*Given request*
Copy out all the data, word for word.

*Source excerpt*

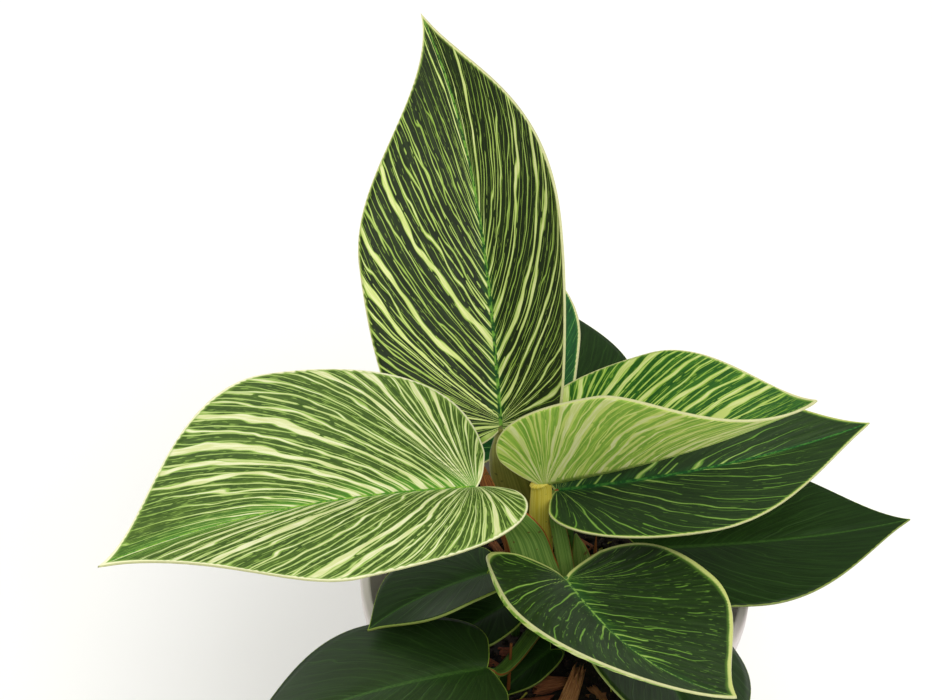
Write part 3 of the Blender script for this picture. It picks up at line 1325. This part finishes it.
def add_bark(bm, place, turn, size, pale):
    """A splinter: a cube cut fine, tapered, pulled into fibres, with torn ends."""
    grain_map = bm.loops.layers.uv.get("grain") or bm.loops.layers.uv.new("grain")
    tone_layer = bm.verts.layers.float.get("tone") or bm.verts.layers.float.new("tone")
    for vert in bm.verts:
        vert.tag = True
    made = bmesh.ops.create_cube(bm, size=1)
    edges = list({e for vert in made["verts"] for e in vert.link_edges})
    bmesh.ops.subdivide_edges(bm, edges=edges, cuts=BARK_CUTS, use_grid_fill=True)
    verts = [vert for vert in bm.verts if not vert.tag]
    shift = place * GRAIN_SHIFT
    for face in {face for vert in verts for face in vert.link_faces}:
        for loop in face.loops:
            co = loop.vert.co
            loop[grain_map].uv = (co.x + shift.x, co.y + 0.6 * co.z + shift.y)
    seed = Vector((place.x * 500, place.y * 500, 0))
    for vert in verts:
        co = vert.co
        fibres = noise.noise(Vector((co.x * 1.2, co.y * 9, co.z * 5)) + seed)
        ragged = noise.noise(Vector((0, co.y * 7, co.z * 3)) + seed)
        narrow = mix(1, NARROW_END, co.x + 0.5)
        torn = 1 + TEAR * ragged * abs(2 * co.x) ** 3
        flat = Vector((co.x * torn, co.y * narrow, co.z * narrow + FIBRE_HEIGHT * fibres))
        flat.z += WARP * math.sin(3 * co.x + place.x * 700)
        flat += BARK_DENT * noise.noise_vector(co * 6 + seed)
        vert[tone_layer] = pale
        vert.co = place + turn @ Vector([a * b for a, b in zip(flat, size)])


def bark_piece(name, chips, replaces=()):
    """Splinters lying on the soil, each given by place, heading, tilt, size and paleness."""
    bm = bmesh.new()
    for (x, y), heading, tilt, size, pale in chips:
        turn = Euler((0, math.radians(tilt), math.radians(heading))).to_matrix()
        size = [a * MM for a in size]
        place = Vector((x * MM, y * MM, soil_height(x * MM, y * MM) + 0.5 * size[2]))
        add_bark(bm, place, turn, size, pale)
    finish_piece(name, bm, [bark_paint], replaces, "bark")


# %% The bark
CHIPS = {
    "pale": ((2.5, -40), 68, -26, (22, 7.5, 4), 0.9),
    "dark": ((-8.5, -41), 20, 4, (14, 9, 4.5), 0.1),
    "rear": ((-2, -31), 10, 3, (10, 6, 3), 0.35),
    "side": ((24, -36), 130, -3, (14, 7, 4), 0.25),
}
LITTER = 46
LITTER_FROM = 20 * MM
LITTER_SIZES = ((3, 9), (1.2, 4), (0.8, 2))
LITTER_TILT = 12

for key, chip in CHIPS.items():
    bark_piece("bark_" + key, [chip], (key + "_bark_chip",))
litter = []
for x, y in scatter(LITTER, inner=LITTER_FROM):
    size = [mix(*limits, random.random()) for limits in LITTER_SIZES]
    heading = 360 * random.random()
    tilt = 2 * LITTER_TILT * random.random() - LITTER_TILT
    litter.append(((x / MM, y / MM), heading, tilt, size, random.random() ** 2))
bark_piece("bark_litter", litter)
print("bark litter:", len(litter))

*Result below*
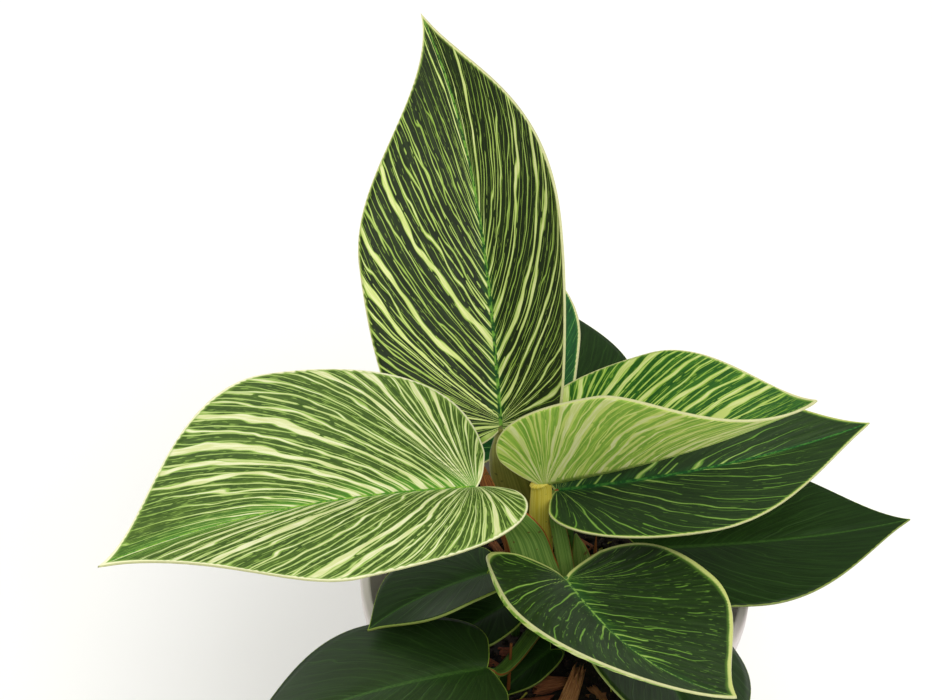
Write part 3 of the Blender script for this picture. It picks up at line 1325. This part finishes it.
def add_bark(bm, place, turn, size, pale):
    """A splinter: a cube cut fine, tapered, pulled into fibres, with torn ends."""
    grain_map = bm.loops.layers.uv.get("grain") or bm.loops.layers.uv.new("grain")
    tone_layer = bm.verts.layers.float.get("tone") or bm.verts.layers.float.new("tone")
    for vert in bm.verts:
        vert.tag = True
    made = bmesh.ops.create_cube(bm, size=1)
    edges = list({e for vert in made["verts"] for e in vert.link_edges})
    bmesh.ops.subdivide_edges(bm, edges=edges, cuts=BARK_CUTS, use_grid_fill=True)
    verts = [vert for vert in bm.verts if not vert.tag]
    shift = place * GRAIN_SHIFT
    for face in {face for vert in verts for face in vert.link_faces}:
        for loop in face.loops:
            co = loop.vert.co
            loop[grain_map].uv = (co.x + shift.x, co.y + 0.6 * co.z + shift.y)
    seed = Vector((place.x * 500, place.y * 500, 0))
    for vert in verts:
        co = vert.co
        fibres = noise.noise(Vector((co.x * 1.2, co.y * 9, co.z * 5)) + seed)
        ragged = noise.noise(Vector((0, co.y * 7, co.z * 3)) + seed)
        narrow = mix(1, NARROW_END, co.x + 0.5)
        torn = 1 + TEAR * ragged * abs(2 * co.x) ** 3
        flat = Vector((co.x * torn, co.y * narrow, co.z * narrow + FIBRE_HEIGHT * fibres))
        flat.z += WARP * math.sin(3 * co.x + place.x * 700)
        flat += BARK_DENT * noise.noise_vector(co * 6 + seed)
        vert[tone_layer] = pale
        vert.co = place + turn @ Vector([a * b for a, b in zip(flat, size)])


def bark_piece(name, chips, replaces=()):
    """Splinters lying on the soil, each given by place, heading, tilt, size and paleness."""
    bm = bmesh.new()
    for (x, y), heading, tilt, size, pale in chips:
        turn = Euler((0, math.radians(tilt), math.radians(heading))).to_matrix()
        size = [a * MM for a in size]
        place = Vector((x * MM, y * MM, soil_height(x * MM, y * MM) + 0.5 * size[2]))
        add_bark(bm, place, turn, size, pale)
    finish_piece(name, bm, [bark_paint], replaces, "bark")


# %% The bark
CHIPS = {
    "pale": ((2.5, -40), 68, -26, (22, 7.5, 4), 0.9),
    "dark": ((-8.5, -41), 20, 4, (14, 9, 4.5), 0.1),
    "rear": ((-2, -31), 10, 3, (10, 6, 3), 0.35),
    "side": ((24, -36), 130, -3, (14, 7, 4), 0.25),
}
LITTER = 46
LITTER_FROM = 20 * MM
LITTER_SIZES = ((3, 9), (1.2, 4), (0.8, 2))
LITTER_TILT = 12

for key, chip in CHIPS.items():
    bark_piece("bark_" + key, [chip], (key + "_bark_chip",))
litter = []
for x, y in scatter(LITTER, inner=LITTER_FROM):
    size = [mix(*limits, random.random()) for limits in LITTER_SIZES]
    heading = 360 * random.random()
    tilt = 2 * LITTER_TILT * random.random() - LITTER_TILT
    litter.append(((x / MM, y / MM), heading, tilt, size, random.random() ** 2))
bark_piece("bark_litter", litter)
print("bark litter:", len(litter))